Stated goal: Quote the whole listing word for word, please.

Data block:
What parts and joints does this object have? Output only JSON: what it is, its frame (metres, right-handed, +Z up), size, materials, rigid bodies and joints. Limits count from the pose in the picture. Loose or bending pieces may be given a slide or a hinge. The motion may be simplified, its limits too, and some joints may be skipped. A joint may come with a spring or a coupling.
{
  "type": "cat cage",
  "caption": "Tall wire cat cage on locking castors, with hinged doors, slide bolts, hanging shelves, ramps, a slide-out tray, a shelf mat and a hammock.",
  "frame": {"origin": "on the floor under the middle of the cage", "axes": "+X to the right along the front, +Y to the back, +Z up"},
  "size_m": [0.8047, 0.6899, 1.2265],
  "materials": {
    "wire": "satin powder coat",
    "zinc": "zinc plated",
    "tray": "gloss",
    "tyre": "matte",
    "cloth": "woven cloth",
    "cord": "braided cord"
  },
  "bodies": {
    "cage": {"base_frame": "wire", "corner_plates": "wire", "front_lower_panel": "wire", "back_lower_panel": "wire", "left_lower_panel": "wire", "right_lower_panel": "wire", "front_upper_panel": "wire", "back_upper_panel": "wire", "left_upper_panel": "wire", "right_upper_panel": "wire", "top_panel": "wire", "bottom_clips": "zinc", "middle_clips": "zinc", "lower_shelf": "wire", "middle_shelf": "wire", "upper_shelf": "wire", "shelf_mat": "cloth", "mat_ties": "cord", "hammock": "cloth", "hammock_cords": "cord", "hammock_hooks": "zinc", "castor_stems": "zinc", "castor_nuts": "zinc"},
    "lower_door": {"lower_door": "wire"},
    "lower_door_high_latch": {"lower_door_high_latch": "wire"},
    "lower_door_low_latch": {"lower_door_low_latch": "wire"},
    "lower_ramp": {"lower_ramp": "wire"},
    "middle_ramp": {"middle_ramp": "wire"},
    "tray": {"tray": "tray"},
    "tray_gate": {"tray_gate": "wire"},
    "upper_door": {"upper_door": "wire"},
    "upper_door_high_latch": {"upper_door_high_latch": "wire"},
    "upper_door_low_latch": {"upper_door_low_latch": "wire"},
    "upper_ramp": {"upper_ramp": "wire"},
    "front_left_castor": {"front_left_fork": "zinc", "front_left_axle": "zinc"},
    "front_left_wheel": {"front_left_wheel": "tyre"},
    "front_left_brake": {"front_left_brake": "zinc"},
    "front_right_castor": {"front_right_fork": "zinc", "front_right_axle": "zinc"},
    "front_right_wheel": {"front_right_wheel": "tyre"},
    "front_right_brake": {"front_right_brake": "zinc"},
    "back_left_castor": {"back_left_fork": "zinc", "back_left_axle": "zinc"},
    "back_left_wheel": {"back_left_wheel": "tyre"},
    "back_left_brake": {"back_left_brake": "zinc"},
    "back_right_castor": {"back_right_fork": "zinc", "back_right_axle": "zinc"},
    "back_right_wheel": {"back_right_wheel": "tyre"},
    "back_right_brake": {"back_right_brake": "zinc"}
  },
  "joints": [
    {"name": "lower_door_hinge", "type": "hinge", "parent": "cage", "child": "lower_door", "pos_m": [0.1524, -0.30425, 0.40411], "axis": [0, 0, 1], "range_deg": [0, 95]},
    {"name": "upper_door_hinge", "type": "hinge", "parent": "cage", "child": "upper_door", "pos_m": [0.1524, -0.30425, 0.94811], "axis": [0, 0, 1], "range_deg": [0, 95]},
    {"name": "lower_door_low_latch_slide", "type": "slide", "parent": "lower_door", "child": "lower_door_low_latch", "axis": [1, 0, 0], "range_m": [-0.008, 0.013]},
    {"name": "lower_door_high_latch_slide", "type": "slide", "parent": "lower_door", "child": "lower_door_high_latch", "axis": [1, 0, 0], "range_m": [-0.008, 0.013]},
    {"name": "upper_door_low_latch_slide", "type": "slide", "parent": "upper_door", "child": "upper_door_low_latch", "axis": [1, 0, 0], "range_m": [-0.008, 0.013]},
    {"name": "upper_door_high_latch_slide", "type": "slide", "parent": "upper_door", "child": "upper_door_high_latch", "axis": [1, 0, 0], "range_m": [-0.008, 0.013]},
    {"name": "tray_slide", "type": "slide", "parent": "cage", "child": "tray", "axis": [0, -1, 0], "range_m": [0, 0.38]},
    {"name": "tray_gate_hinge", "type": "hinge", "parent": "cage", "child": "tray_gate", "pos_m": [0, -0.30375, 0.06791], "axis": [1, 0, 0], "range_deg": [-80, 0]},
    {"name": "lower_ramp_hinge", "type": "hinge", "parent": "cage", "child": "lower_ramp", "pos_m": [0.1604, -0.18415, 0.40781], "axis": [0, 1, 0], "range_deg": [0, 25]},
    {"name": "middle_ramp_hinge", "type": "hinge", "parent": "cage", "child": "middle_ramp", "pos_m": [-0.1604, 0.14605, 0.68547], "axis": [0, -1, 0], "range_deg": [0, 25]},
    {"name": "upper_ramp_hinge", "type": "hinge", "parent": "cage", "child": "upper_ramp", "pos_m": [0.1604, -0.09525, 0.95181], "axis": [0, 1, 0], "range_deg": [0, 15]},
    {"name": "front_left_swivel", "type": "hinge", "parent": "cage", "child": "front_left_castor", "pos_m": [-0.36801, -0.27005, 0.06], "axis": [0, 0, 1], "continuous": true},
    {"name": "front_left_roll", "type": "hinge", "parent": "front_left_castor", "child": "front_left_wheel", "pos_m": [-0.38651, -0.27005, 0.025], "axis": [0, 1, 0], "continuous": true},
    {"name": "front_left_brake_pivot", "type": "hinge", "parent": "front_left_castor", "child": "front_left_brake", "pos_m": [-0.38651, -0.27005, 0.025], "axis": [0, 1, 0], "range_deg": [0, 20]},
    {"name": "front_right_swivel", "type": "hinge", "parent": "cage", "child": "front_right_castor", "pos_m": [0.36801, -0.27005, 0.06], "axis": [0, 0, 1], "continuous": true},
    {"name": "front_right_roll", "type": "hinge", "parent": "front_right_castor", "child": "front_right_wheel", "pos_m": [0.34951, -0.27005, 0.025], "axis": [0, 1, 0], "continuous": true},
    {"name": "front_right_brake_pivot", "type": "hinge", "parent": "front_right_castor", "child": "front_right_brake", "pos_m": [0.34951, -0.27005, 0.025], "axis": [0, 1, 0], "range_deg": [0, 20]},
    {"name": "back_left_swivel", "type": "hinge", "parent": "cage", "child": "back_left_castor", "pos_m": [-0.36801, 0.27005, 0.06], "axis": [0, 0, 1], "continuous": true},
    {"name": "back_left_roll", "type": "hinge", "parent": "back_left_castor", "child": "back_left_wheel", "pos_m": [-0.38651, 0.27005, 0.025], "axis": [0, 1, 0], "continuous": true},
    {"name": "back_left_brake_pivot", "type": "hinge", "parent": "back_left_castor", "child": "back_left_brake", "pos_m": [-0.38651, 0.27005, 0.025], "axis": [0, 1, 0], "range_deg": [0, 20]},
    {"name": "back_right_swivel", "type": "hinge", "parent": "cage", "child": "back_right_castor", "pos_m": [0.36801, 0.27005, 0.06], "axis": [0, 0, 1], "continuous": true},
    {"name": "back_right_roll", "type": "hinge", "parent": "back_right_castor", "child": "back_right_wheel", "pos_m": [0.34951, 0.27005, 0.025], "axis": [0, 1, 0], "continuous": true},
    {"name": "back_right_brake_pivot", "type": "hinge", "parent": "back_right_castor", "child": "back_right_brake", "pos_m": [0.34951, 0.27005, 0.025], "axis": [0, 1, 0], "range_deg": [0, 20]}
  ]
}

Correct output:
What parts and joints does this object have? Output only JSON: what it is, its frame (metres, right-handed, +Z up), size, materials, rigid bodies and joints. Limits count from the pose in the picture. Loose or bending pieces may be given a slide or a hinge. The motion may be simplified, its limits too, and some joints may be skipped. A joint may come with a spring or a coupling.
{
  "type": "cat cage",
  "caption": "Tall wire cat cage on locking castors, with hinged doors, slide bolts, hanging shelves, ramps, a slide-out tray, a shelf mat and a hammock.",
  "frame": {"origin": "on the floor under the middle of the cage", "axes": "+X to the right along the front, +Y to the back, +Z up"},
  "size_m": [0.8047, 0.6899, 1.2265],
  "materials": {
    "wire": "satin powder coat",
    "zinc": "zinc plated",
    "tray": "gloss",
    "tyre": "matte",
    "cloth": "woven cloth",
    "cord": "braided cord"
  },
  "bodies": {
    "cage": {"base_frame": "wire", "corner_plates": "wire", "front_lower_panel": "wire", "back_lower_panel": "wire", "left_lower_panel": "wire", "right_lower_panel": "wire", "front_upper_panel": "wire", "back_upper_panel": "wire", "left_upper_panel": "wire", "right_upper_panel": "wire", "top_panel": "wire", "bottom_clips": "zinc", "middle_clips": "zinc", "lower_shelf": "wire", "middle_shelf": "wire", "upper_shelf": "wire", "shelf_mat": "cloth", "mat_ties": "cord", "hammock": "cloth", "hammock_cords": "cord", "hammock_hooks": "zinc", "castor_stems": "zinc", "castor_nuts": "zinc"},
    "lower_door": {"lower_door": "wire"},
    "lower_door_high_latch": {"lower_door_high_latch": "wire"},
    "lower_door_low_latch": {"lower_door_low_latch": "wire"},
    "lower_ramp": {"lower_ramp": "wire"},
    "middle_ramp": {"middle_ramp": "wire"},
    "tray": {"tray": "tray"},
    "tray_gate": {"tray_gate": "wire"},
    "upper_door": {"upper_door": "wire"},
    "upper_door_high_latch": {"upper_door_high_latch": "wire"},
    "upper_door_low_latch": {"upper_door_low_latch": "wire"},
    "upper_ramp": {"upper_ramp": "wire"},
    "front_left_castor": {"front_left_fork": "zinc", "front_left_axle": "zinc"},
    "front_left_wheel": {"front_left_wheel": "tyre"},
    "front_left_brake": {"front_left_brake": "zinc"},
    "front_right_castor": {"front_right_fork": "zinc", "front_right_axle": "zinc"},
    "front_right_wheel": {"front_right_wheel": "tyre"},
    "front_right_brake": {"front_right_brake": "zinc"},
    "back_left_castor": {"back_left_fork": "zinc", "back_left_axle": "zinc"},
    "back_left_wheel": {"back_left_wheel": "tyre"},
    "back_left_brake": {"back_left_brake": "zinc"},
    "back_right_castor": {"back_right_fork": "zinc", "back_right_axle": "zinc"},
    "back_right_wheel": {"back_right_wheel": "tyre"},
    "back_right_brake": {"back_right_brake": "zinc"}
  },
  "joints": [
    {"name": "lower_door_hinge", "type": "hinge", "parent": "cage", "child": "lower_door", "pos_m": [0.1524, -0.30425, 0.40411], "axis": [0, 0, 1], "range_deg": [0, 95]},
    {"name": "upper_door_hinge", "type": "hinge", "parent": "cage", "child": "upper_door", "pos_m": [0.1524, -0.30425, 0.94811], "axis": [0, 0, 1], "range_deg": [0, 95]},
    {"name": "lower_door_low_latch_slide", "type": "slide", "parent": "lower_door", "child": "lower_door_low_latch", "axis": [1, 0, 0], "range_m": [-0.008, 0.013]},
    {"name": "lower_door_high_latch_slide", "type": "slide", "parent": "lower_door", "child": "lower_door_high_latch", "axis": [1, 0, 0], "range_m": [-0.008, 0.013]},
    {"name": "upper_door_low_latch_slide", "type": "slide", "parent": "upper_door", "child": "upper_door_low_latch", "axis": [1, 0, 0], "range_m": [-0.008, 0.013]},
    {"name": "upper_door_high_latch_slide", "type": "slide", "parent": "upper_door", "child": "upper_door_high_latch", "axis": [1, 0, 0], "range_m": [-0.008, 0.013]},
    {"name": "tray_slide", "type": "slide", "parent": "cage", "child": "tray", "axis": [0, -1, 0], "range_m": [0, 0.38]},
    {"name": "tray_gate_hinge", "type": "hinge", "parent": "cage", "child": "tray_gate", "pos_m": [0, -0.30375, 0.06791], "axis": [1, 0, 0], "range_deg": [-80, 0]},
    {"name": "lower_ramp_hinge", "type": "hinge", "parent": "cage", "child": "lower_ramp", "pos_m": [0.1604, -0.18415, 0.40781], "axis": [0, 1, 0], "range_deg": [0, 25]},
    {"name": "middle_ramp_hinge", "type": "hinge", "parent": "cage", "child": "middle_ramp", "pos_m": [-0.1604, 0.14605, 0.68547], "axis": [0, -1, 0], "range_deg": [0, 25]},
    {"name": "upper_ramp_hinge", "type": "hinge", "parent": "cage", "child": "upper_ramp", "pos_m": [0.1604, -0.09525, 0.95181], "axis": [0, 1, 0], "range_deg": [0, 15]},
    {"name": "front_left_swivel", "type": "hinge", "parent": "cage", "child": "front_left_castor", "pos_m": [-0.36801, -0.27005, 0.06], "axis": [0, 0, 1], "continuous": true},
    {"name": "front_left_roll", "type": "hinge", "parent": "front_left_castor", "child": "front_left_wheel", "pos_m": [-0.38651, -0.27005, 0.025], "axis": [0, 1, 0], "continuous": true},
    {"name": "front_left_brake_pivot", "type": "hinge", "parent": "front_left_castor", "child": "front_left_brake", "pos_m": [-0.38651, -0.27005, 0.025], "axis": [0, 1, 0], "range_deg": [0, 20]},
    {"name": "front_right_swivel", "type": "hinge", "parent": "cage", "child": "front_right_castor", "pos_m": [0.36801, -0.27005, 0.06], "axis": [0, 0, 1], "continuous": true},
    {"name": "front_right_roll", "type": "hinge", "parent": "front_right_castor", "child": "front_right_wheel", "pos_m": [0.34951, -0.27005, 0.025], "axis": [0, 1, 0], "continuous": true},
    {"name": "front_right_brake_pivot", "type": "hinge", "parent": "front_right_castor", "child": "front_right_brake", "pos_m": [0.34951, -0.27005, 0.025], "axis": [0, 1, 0], "range_deg": [0, 20]},
    {"name": "back_left_swivel", "type": "hinge", "parent": "cage", "child": "back_left_castor", "pos_m": [-0.36801, 0.27005, 0.06], "axis": [0, 0, 1], "continuous": true},
    {"name": "back_left_roll", "type": "hinge", "parent": "back_left_castor", "child": "back_left_wheel", "pos_m": [-0.38651, 0.27005, 0.025], "axis": [0, 1, 0], "continuous": true},
    {"name": "back_left_brake_pivot", "type": "hinge", "parent": "back_left_castor", "child": "back_left_brake", "pos_m": [-0.38651, 0.27005, 0.025], "axis": [0, 1, 0], "range_deg": [0, 20]},
    {"name": "back_right_swivel", "type": "hinge", "parent": "cage", "child": "back_right_castor", "pos_m": [0.36801, 0.27005, 0.06], "axis": [0, 0, 1], "continuous": true},
    {"name": "back_right_roll", "type": "hinge", "parent": "back_right_castor", "child": "back_right_wheel", "pos_m": [0.34951, 0.27005, 0.025], "axis": [0, 1, 0], "continuous": true},
    {"name": "back_right_brake_pivot", "type": "hinge", "parent": "back_right_castor", "child": "back_right_brake", "pos_m": [0.34951, 0.27005, 0.025], "axis": [0, 1, 0], "range_deg": [0, 20]}
  ]
}